# EXCERPTED RECORDS start
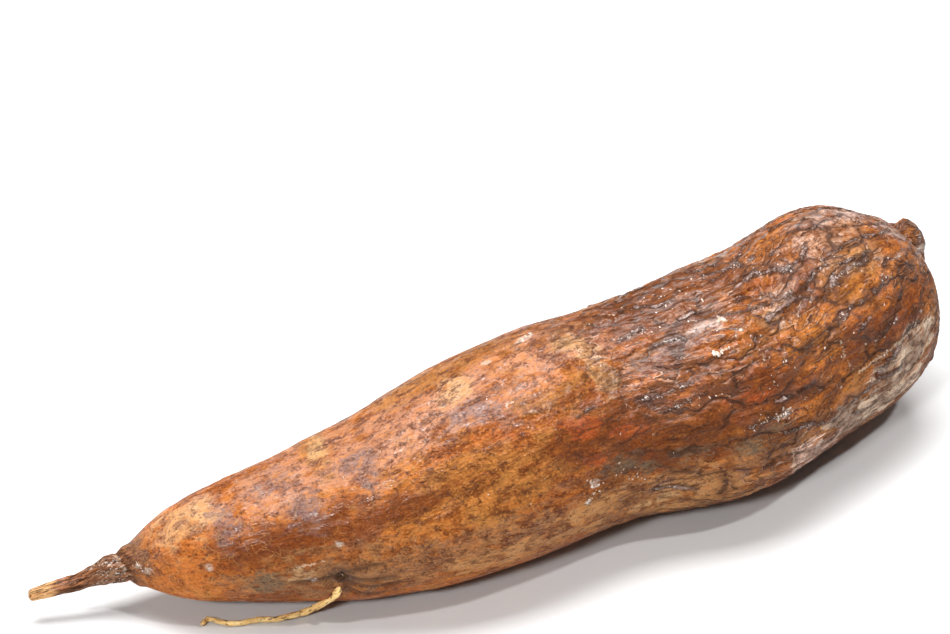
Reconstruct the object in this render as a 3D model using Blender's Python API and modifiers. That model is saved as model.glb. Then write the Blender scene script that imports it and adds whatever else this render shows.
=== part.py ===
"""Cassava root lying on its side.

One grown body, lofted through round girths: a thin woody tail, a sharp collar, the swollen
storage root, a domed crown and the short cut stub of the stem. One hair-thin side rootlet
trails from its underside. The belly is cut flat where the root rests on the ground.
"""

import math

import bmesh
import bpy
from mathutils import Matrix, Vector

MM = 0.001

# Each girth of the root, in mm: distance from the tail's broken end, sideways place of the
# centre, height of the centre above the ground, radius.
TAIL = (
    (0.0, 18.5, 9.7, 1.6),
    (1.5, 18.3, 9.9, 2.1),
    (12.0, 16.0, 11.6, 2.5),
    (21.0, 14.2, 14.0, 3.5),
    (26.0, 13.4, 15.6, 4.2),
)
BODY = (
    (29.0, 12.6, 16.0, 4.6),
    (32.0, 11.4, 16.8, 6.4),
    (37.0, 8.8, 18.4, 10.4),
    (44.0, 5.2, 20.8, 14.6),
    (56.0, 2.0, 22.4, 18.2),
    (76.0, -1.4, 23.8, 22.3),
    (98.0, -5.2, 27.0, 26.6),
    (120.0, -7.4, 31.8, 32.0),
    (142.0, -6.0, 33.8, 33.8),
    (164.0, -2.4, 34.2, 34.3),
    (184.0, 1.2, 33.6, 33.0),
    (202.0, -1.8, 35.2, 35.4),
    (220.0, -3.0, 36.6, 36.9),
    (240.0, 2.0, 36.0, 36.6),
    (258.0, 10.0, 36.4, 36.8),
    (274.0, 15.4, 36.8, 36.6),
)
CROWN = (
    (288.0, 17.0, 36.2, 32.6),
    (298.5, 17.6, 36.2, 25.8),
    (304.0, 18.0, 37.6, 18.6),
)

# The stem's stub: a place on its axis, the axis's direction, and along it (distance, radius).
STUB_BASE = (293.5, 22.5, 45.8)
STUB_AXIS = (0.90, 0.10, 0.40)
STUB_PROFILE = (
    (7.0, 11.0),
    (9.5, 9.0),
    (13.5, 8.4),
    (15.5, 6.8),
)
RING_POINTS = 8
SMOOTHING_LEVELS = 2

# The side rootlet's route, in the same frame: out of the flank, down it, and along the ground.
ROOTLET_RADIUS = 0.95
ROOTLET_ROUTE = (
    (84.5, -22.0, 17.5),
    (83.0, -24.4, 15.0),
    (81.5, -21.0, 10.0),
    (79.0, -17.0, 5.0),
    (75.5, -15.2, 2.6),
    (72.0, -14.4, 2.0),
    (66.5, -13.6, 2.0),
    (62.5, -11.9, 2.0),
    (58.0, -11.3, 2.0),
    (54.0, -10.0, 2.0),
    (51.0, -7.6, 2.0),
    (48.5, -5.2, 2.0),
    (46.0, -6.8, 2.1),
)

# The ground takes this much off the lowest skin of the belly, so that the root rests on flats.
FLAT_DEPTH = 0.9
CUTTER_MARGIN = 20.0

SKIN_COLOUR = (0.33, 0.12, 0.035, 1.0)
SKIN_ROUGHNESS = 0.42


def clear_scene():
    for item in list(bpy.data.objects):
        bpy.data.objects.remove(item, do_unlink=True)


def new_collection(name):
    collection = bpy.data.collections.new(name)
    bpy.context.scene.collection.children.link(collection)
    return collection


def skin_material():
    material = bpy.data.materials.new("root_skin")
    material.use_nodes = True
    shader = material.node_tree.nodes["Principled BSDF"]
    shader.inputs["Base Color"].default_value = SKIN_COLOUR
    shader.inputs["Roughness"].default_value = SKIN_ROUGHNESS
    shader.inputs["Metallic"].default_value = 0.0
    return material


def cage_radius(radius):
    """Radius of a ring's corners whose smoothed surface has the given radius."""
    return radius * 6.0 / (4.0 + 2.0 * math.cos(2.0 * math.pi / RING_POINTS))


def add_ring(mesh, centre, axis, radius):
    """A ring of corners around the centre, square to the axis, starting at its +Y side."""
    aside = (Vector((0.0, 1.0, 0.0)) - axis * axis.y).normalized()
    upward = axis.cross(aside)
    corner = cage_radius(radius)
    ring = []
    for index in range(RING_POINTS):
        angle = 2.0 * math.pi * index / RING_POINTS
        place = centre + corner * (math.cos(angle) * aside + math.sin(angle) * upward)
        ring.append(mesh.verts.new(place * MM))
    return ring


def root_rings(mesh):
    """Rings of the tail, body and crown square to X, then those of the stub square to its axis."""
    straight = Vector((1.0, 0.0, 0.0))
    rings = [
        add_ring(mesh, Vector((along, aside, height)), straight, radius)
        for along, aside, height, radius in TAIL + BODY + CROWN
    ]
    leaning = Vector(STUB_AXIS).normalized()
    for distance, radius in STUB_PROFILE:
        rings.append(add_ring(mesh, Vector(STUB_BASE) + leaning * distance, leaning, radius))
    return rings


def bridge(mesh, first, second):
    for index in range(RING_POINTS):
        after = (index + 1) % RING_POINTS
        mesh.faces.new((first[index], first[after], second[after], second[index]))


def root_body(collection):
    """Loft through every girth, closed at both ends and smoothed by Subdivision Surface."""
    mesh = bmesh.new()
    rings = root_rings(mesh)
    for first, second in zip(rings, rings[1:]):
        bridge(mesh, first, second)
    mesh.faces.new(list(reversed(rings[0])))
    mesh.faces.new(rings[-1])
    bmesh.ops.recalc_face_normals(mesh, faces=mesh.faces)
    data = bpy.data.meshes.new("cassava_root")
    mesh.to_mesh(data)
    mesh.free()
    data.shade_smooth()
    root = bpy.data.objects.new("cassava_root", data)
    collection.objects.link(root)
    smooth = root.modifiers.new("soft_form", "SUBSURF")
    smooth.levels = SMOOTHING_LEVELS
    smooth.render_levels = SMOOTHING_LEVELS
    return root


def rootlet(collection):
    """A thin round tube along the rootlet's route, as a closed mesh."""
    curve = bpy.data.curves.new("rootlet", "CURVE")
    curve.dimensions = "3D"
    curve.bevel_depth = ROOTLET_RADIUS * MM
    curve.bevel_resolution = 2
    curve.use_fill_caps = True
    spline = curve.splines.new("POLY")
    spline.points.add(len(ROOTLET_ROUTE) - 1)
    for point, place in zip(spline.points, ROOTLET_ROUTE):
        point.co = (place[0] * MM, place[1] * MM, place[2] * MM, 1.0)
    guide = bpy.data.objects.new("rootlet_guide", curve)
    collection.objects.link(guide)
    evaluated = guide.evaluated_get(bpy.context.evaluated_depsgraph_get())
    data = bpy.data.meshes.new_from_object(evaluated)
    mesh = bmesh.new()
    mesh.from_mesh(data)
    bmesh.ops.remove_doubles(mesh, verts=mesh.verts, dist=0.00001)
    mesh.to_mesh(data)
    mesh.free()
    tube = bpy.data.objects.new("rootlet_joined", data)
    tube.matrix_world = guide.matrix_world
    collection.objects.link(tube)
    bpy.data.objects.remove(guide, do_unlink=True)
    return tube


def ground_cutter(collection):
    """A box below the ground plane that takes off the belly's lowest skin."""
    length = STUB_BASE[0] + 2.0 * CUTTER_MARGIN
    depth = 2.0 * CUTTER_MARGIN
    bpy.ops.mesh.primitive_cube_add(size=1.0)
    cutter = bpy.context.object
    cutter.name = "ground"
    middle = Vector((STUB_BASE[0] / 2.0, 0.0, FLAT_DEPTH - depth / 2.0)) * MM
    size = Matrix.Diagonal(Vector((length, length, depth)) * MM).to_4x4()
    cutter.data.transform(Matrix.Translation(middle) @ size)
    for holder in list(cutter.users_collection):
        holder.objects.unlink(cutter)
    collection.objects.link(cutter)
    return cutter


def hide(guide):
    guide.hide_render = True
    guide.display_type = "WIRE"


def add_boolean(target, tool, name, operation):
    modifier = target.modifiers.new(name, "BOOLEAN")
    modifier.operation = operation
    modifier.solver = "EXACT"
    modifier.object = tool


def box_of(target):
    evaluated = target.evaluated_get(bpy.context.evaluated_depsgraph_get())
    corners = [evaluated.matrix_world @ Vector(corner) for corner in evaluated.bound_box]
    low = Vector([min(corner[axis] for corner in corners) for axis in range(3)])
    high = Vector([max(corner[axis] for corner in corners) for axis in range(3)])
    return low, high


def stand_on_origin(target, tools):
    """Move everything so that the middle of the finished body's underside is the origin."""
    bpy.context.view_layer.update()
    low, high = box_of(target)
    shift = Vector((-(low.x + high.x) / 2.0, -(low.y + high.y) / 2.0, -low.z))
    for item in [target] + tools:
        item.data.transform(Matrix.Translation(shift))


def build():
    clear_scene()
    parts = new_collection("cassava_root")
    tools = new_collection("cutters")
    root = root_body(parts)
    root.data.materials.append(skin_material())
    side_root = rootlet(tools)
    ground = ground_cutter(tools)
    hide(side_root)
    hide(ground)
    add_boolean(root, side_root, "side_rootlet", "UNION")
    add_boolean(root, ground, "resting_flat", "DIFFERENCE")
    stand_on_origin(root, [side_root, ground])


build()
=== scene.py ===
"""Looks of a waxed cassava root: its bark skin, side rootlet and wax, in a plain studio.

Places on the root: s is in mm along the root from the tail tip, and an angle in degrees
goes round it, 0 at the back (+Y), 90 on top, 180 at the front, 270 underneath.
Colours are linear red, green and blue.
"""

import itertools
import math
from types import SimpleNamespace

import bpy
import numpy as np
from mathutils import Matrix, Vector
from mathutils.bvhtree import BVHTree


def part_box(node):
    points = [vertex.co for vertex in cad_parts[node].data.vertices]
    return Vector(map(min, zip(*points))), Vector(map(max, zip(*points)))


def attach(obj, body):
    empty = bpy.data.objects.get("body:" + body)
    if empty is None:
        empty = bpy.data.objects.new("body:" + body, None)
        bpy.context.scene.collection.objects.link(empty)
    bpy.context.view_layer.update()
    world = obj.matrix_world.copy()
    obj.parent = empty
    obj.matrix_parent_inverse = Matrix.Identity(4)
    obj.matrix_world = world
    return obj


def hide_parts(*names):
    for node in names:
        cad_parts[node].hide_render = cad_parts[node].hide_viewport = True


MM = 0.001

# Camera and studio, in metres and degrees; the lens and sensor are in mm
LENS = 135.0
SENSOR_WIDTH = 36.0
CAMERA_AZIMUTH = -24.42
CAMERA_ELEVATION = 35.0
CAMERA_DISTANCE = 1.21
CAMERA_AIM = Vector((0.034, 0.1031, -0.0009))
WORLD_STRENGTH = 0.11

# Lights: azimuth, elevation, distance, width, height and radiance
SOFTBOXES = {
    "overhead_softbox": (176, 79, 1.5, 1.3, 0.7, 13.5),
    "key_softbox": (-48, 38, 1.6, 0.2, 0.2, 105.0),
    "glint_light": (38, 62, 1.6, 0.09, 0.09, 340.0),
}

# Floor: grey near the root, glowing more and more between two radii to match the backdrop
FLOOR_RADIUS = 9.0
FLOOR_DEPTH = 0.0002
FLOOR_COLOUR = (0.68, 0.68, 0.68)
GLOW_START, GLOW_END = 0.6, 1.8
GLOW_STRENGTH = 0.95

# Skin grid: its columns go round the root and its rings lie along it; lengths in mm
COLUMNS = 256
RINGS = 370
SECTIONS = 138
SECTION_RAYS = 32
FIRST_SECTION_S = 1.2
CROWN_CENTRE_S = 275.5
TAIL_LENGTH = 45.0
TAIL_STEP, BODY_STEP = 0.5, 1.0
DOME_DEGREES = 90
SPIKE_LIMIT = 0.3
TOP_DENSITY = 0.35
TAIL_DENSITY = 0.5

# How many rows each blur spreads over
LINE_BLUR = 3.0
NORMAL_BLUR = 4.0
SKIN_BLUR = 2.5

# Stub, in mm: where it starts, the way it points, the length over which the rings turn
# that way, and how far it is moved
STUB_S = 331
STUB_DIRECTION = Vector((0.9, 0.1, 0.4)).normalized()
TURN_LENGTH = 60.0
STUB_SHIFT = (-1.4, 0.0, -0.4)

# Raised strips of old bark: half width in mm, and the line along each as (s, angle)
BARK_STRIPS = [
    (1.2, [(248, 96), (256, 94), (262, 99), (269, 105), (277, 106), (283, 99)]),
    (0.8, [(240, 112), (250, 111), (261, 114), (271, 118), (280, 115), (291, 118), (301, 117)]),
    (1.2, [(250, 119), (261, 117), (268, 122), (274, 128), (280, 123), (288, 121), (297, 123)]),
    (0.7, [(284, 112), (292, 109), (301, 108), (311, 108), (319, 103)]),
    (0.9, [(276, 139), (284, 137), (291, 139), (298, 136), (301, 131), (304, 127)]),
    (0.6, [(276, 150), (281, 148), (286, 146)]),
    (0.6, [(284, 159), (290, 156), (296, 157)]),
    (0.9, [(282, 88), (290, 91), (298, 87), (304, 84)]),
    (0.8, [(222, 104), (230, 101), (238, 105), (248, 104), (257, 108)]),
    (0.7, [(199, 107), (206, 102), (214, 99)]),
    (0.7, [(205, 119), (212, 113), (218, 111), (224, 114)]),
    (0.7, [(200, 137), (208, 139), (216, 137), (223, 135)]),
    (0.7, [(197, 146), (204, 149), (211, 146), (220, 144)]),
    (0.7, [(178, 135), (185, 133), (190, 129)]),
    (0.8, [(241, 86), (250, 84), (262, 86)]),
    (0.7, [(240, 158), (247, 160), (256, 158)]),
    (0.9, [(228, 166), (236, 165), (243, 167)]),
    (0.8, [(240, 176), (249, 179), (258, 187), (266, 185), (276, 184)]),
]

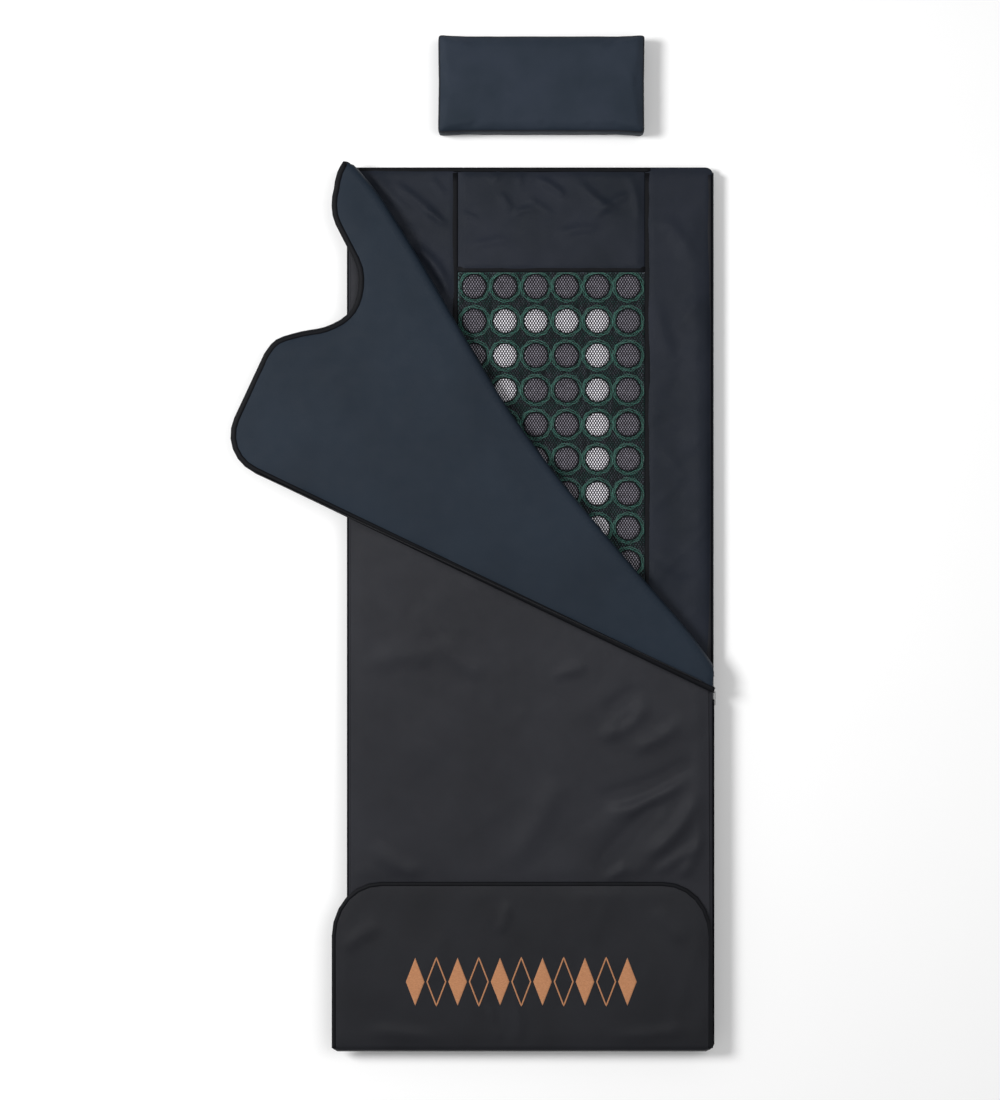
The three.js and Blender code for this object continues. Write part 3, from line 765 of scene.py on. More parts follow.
# EXCERPTED RECORDS end
WORK REQUIRED | Extract the lines from the line with "for item in [target]" through the line with "cad_parts[node].hide_render = cad_parts[node].hide_viewport". Keep both of those lines, copy everything exactly, and add nothing.

RESPONSE TO THIS EXERCISE |
    for item in [target] + tools:
        item.data.transform(Matrix.Translation(shift))


def build():
    clear_scene()
    parts = new_collection("cassava_root")
    tools = new_collection("cutters")
    root = root_body(parts)
    root.data.materials.append(skin_material())
    side_root = rootlet(tools)
    ground = ground_cutter(tools)
    hide(side_root)
    hide(ground)
    add_boolean(root, side_root, "side_rootlet", "UNION")
    add_boolean(root, ground, "resting_flat", "DIFFERENCE")
    stand_on_origin(root, [side_root, ground])


build()
=== scene.py ===
"""Looks of a waxed cassava root: its bark skin, side rootlet and wax, in a plain studio.

Places on the root: s is in mm along the root from the tail tip, and an angle in degrees
goes round it, 0 at the back (+Y), 90 on top, 180 at the front, 270 underneath.
Colours are linear red, green and blue.
"""

import itertools
import math
from types import SimpleNamespace

import bpy
import numpy as np
from mathutils import Matrix, Vector
from mathutils.bvhtree import BVHTree


def part_box(node):
    points = [vertex.co for vertex in cad_parts[node].data.vertices]
    return Vector(map(min, zip(*points))), Vector(map(max, zip(*points)))


def attach(obj, body):
    empty = bpy.data.objects.get("body:" + body)
    if empty is None:
        empty = bpy.data.objects.new("body:" + body, None)
        bpy.context.scene.collection.objects.link(empty)
    bpy.context.view_layer.update()
    world = obj.matrix_world.copy()
    obj.parent = empty
    obj.matrix_parent_inverse = Matrix.Identity(4)
    obj.matrix_world = world
    return obj


def hide_parts(*names):
    for node in names:
        cad_parts[node].hide_render = cad_parts[node].hide_viewport = True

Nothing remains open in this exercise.